Ani was the goddess of the earth. She was responsible for making sure that the society observed the right conduct and morals. Ani worked closely with the dead clan members who had their bodies committed to the earth (Chinua 36).
The community also believed that they had to honor the earth goddess for blessings in order to have their yam crops grow. This was done by the members of the clan who had to strictly observe the peace week before the harvests (Pg 30). The woman is seen to have such great spiritual power, honor and respect which are beneficial to the society and which must be respected in order for something good to happen, that is, harvests.
The clan members are greatly worried about having such little harvests when the peace of the earth goddess, Ani, is broken by Okwonkwo when he buttered his wife. Wife buttering was not allowed on the peace week (Chinua 30).
Social care of a woman
This relates to the ability of women being able to solve problems that are social in nature in the play.
The mother acts as the comfort not only to children but also to other men who have problems.
The workforce consisted of a lot of women. They performed many strenuous tasks that were only separated for them and that men could not perform. Painting of Egwugwu's house was done by women (Pg 84).They were also supposed to entertain the children at all times and make them grow in an artistic manner (Emenyo_nu, E. & Uko, I., 178).
The woman is seen as a powerful object that is able to encourage people when feeling low and demotivated. When the men face some social problems like neglect, the woman acts to encourage them. Thus, it is said that the mother is a superior being who does not abandon her children in all situations in life, for instance Okwonkwo who is rejected after killing the son of Ezeudu. It is believed that a male child is his father's only when life seems to be flowing well but when in trouble, it his mother's. This is better depicted by the uncle of Okwonkwo who then persuades him to go back to his mother as she will accept him at all situations. Despite all this the mother does not judge or discriminate them. The woman is considered to be the forgiving and understanding being who can never reject or look down upon anyone and who will provide help whenever she can. This is a very important role.
In the play, there are two marriages that are talked about that the writer uses them to show the meaning of having a woman in the Igbo society. They are the makers of a home, the prospecting mothers, and people who help men in certain tasks.

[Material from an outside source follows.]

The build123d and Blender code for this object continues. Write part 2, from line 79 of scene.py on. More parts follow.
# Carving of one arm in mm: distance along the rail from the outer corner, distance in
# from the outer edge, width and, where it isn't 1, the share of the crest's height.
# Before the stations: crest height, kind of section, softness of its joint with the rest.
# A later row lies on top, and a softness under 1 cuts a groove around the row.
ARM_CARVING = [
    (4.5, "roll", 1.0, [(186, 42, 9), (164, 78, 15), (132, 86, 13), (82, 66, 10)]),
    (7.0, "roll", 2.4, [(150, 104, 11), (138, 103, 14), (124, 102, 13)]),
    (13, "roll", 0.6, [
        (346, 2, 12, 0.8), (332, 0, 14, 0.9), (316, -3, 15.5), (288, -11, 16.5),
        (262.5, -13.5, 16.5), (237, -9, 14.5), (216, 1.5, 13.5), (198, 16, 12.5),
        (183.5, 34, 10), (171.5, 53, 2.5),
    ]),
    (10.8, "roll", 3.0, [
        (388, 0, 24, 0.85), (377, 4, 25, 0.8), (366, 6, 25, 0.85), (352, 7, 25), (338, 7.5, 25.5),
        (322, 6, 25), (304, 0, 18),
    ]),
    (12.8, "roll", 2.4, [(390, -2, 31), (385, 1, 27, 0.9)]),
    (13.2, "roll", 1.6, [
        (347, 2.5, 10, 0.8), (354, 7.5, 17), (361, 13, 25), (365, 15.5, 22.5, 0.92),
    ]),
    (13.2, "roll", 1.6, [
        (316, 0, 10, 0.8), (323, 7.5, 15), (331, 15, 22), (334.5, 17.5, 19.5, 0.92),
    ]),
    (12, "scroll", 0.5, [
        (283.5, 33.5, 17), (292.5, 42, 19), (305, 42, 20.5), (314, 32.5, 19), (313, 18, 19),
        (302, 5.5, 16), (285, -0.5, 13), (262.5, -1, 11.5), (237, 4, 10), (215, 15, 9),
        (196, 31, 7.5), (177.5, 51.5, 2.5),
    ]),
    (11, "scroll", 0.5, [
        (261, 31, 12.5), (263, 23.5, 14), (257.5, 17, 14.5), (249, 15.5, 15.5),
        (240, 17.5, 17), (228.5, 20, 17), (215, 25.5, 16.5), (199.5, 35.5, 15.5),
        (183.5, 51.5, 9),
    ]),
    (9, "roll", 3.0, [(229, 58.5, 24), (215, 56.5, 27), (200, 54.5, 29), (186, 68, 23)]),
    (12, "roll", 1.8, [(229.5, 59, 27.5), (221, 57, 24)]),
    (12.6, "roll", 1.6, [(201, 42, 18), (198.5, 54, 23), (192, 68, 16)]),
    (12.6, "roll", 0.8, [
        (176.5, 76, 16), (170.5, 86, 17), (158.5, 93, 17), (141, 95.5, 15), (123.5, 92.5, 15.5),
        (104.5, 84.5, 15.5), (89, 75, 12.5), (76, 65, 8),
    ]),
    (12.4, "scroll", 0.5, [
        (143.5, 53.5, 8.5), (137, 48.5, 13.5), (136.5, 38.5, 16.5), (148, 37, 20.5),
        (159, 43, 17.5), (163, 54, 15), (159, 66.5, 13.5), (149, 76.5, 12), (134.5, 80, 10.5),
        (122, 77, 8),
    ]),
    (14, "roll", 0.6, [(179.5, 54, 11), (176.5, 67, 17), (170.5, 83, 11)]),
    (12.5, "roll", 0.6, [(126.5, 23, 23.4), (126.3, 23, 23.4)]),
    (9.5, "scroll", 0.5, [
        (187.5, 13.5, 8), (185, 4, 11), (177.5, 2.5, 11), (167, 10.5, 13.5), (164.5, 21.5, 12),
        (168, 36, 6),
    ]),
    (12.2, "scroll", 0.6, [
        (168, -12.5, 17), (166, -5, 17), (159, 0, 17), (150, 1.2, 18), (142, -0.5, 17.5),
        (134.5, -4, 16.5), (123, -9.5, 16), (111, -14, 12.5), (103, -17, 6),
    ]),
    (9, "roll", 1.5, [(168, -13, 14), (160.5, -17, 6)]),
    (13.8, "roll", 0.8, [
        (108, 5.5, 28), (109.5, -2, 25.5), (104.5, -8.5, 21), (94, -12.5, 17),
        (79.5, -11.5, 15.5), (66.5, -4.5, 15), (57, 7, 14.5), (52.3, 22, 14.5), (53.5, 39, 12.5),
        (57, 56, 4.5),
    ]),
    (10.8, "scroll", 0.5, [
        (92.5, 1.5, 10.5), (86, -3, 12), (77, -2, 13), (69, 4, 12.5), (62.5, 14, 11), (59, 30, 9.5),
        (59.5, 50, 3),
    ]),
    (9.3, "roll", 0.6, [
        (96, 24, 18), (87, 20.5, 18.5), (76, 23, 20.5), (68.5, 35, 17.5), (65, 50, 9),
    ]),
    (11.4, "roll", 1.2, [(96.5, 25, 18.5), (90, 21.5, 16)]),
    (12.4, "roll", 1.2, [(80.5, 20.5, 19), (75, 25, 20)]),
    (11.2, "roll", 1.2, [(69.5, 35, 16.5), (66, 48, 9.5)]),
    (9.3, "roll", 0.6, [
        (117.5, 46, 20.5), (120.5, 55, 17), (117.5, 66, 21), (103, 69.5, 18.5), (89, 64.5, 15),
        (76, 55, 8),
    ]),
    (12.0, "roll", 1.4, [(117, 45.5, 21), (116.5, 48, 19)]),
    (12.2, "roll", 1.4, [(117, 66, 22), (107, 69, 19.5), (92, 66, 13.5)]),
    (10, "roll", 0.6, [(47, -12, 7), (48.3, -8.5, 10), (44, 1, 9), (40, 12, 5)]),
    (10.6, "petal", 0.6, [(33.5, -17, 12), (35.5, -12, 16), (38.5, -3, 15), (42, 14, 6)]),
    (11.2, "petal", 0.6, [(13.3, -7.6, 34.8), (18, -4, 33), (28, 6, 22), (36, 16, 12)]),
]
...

In any man-woman relationship, children are the most important and valuable gifts that they can be given which is not different in this community where the woman is considered as an important part of the family bearing process (Emenyo_nu, E. & Uko,I., 176).
Although in an indirect manner, the importance of a woman and in this case, the first wife in the Ibo society is portrayed in a celebration held at the Obi of Nwakibie whereby the other wives are not allowed to drink wine before her arrival (Chinua 22). The first wife is thus shown special respect and recognition in the Ibo community.
The name Agbala in the Ibo community means a woman or a title less man. In his early childhood, Okwonkwo felt disrespected when called the name agbala as the peers were teasing him and more so his father who was seen as a weakling. This really tormented him and made him become obsessed with consideration of social status above everything else. Okwonkwo struggled so much never to be associated with anything weak as anything weak was likened to a woman and vice versa. Nwoye who is the son of Okwonkwo from his first wife is also insulted by being viewed as woman-like just because Okwonkwo is reminded of his father when he sees him. In this context we see the woman being looked down upon by the whole Ibo community as a weak being. The men who are not courageous and violent are also seen to be as weak as women meaning that the society's perception of women is that of a person who is not strong and is weak (Whittaker, D. & Msiska, H.M, 64).
The woman in the play is generally looked down upon. We see Okwonkwo being punished for disrupting the peace of the earth goddess but not for buttering his wife. To them wife buttery is not a crime as according to the society, the woman is only there to give birth, to perform house chores and cook for the husband and also to be beaten. This is just how cruel the man is in the play (Whittaker, D. & Msiska, H.M, 65).
The play was written in the times when the only important being in the society was seen as the man and not the woman. The children who turned out to be disgraceful to the society were all demeaned and likened to a woman. To add to this, the woman would be blamed for poor upbringing of the children as that was solely considered as her role.
The play however shows some respect for few female figures that seem to be very significant to the society, for instance, the women spiritual leaders. The respect shown to them is not because they are women but because the society demands that they be respected for their important roles in divine intervention. The women also show strong leadership, power and prowess in their work.
Chinua, Achebe. Things fall apart. Heinemann, 1996.
Whittaker, D. & Msiska, H.,M. Chinua Achebe's Things fall apart. Taylor & Francis, 2007.
Emenyo_nu, E. & Uko, I., I. Emerging Perspectives On Chinua Achebe:
Isinka, The Artistic Purpose: Chinua Achebe And The Theory Of African Literature. Africa World Press, 2004.